• [REQUEST]
Copy out every line in which the string "three" occurs.

• [PROVIDED RECORDS]
--------------------
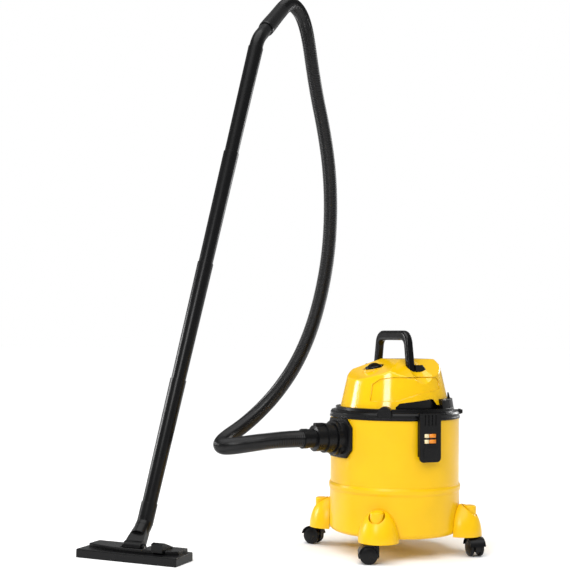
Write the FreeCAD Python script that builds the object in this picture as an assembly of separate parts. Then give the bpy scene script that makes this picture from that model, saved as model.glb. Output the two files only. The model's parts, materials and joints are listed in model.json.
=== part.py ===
--------------------
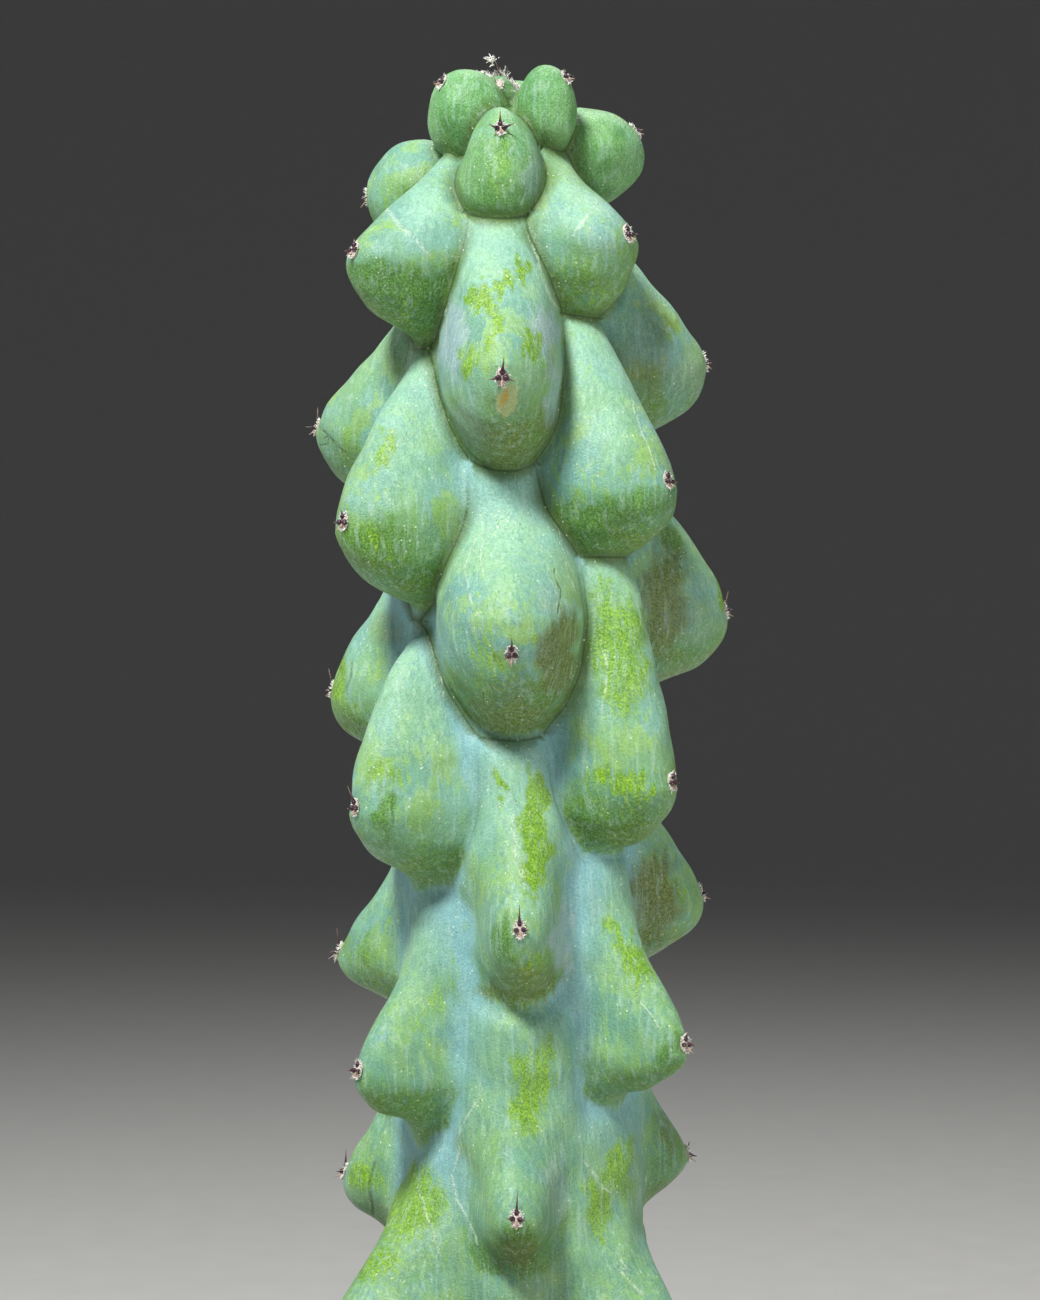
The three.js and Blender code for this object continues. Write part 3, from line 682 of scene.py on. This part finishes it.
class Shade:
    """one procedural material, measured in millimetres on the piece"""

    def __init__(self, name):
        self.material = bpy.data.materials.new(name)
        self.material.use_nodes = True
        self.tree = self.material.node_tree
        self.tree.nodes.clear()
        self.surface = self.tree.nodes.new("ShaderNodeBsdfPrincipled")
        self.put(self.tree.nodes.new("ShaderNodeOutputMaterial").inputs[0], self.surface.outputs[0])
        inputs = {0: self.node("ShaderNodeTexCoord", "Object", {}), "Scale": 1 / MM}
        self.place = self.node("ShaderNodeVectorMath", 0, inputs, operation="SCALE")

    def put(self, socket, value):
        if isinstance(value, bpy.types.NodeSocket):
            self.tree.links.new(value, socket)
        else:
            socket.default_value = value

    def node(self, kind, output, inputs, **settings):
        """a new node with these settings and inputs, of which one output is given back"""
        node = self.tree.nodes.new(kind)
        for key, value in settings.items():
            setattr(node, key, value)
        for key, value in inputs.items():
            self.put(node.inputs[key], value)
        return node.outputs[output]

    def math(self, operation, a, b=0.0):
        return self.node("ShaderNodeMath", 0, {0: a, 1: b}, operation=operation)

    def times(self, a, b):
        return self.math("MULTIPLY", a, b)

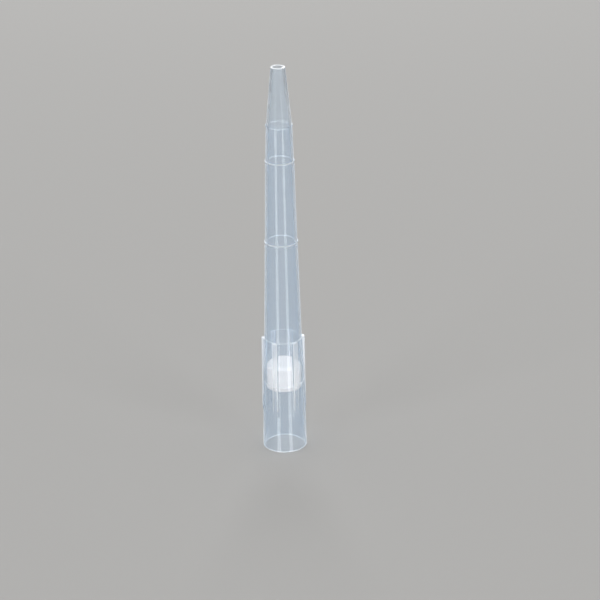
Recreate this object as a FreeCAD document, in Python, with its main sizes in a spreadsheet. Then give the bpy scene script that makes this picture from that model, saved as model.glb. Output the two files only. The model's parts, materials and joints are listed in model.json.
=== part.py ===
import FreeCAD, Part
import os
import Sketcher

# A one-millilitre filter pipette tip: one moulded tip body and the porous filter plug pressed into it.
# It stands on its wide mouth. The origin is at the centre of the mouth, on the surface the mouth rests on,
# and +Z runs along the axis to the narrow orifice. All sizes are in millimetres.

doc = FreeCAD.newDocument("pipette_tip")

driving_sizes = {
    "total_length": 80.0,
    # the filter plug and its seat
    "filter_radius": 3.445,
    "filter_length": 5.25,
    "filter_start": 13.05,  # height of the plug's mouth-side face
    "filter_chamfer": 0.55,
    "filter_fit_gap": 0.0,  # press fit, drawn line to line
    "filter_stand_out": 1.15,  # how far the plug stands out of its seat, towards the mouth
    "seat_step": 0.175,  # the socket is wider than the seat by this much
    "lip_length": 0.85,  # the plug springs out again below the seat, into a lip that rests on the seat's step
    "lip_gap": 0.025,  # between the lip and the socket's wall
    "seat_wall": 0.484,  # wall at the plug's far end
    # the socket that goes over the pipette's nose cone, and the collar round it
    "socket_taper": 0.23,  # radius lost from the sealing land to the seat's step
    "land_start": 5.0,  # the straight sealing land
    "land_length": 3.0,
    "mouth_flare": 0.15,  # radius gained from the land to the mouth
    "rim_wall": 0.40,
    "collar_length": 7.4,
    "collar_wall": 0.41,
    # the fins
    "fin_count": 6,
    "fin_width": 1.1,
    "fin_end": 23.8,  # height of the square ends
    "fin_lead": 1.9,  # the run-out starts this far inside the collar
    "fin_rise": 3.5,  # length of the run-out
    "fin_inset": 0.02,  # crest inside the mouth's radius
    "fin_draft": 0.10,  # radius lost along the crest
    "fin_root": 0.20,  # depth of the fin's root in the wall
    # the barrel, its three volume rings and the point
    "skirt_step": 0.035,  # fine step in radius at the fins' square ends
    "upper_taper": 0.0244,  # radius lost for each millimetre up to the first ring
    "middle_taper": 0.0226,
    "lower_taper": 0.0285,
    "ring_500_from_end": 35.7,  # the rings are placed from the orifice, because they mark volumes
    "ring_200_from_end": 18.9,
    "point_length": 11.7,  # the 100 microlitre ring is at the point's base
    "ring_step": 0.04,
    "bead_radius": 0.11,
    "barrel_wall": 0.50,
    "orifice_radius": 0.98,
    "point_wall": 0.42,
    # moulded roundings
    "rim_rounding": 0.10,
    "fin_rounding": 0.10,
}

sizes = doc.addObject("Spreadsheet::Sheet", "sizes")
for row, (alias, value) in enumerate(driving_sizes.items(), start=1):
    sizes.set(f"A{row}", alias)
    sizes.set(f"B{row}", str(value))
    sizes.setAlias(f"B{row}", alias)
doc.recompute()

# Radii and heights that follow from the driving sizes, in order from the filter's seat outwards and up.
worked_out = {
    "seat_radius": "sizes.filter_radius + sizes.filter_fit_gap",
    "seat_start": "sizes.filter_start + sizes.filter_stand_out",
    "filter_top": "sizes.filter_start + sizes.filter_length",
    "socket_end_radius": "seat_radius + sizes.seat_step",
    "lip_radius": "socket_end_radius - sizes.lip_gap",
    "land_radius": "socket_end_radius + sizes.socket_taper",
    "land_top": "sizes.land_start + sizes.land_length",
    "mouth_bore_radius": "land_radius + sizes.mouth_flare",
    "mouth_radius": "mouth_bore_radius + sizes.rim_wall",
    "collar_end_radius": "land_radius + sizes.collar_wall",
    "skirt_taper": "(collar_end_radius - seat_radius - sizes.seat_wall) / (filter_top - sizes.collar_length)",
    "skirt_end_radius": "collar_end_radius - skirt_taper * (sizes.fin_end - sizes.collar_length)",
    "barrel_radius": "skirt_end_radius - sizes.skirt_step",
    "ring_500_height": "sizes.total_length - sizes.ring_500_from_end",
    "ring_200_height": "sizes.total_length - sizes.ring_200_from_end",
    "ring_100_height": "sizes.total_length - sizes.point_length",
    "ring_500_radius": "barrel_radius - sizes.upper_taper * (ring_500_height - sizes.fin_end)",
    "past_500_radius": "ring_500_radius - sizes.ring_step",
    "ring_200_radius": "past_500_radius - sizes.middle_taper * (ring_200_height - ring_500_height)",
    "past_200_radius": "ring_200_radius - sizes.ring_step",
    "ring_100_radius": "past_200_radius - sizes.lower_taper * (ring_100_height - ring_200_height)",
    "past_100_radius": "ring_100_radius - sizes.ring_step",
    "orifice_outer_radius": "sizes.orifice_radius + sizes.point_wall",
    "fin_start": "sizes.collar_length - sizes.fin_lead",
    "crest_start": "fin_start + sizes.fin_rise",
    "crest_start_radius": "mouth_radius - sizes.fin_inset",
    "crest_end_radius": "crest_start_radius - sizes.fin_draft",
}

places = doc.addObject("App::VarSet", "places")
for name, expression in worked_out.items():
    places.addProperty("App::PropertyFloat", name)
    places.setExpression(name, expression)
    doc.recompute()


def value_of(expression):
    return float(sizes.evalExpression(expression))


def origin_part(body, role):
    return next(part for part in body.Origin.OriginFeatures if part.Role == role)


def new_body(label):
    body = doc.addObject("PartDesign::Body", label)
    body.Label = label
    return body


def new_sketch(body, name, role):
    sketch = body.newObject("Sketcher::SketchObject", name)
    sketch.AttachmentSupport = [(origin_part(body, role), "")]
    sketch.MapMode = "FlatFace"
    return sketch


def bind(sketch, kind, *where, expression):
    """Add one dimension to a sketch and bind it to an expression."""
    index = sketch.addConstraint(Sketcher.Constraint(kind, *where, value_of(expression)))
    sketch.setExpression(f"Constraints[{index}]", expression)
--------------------
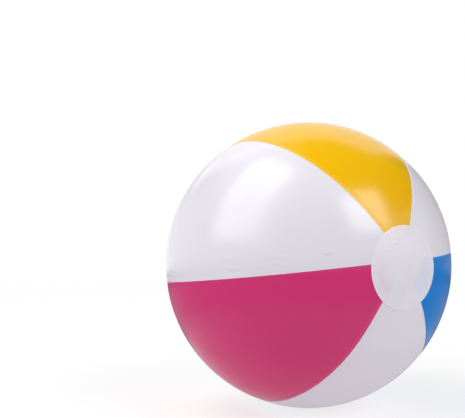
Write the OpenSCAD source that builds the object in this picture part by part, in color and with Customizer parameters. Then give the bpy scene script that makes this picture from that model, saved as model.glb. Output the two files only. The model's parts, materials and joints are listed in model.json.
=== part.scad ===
--------------------
• [TASK RESULT]
The three.js and Blender code for this object continues. Write part 3, from line 682 of scene.py on. This part finishes it.
    # the barrel, its three volume rings and the point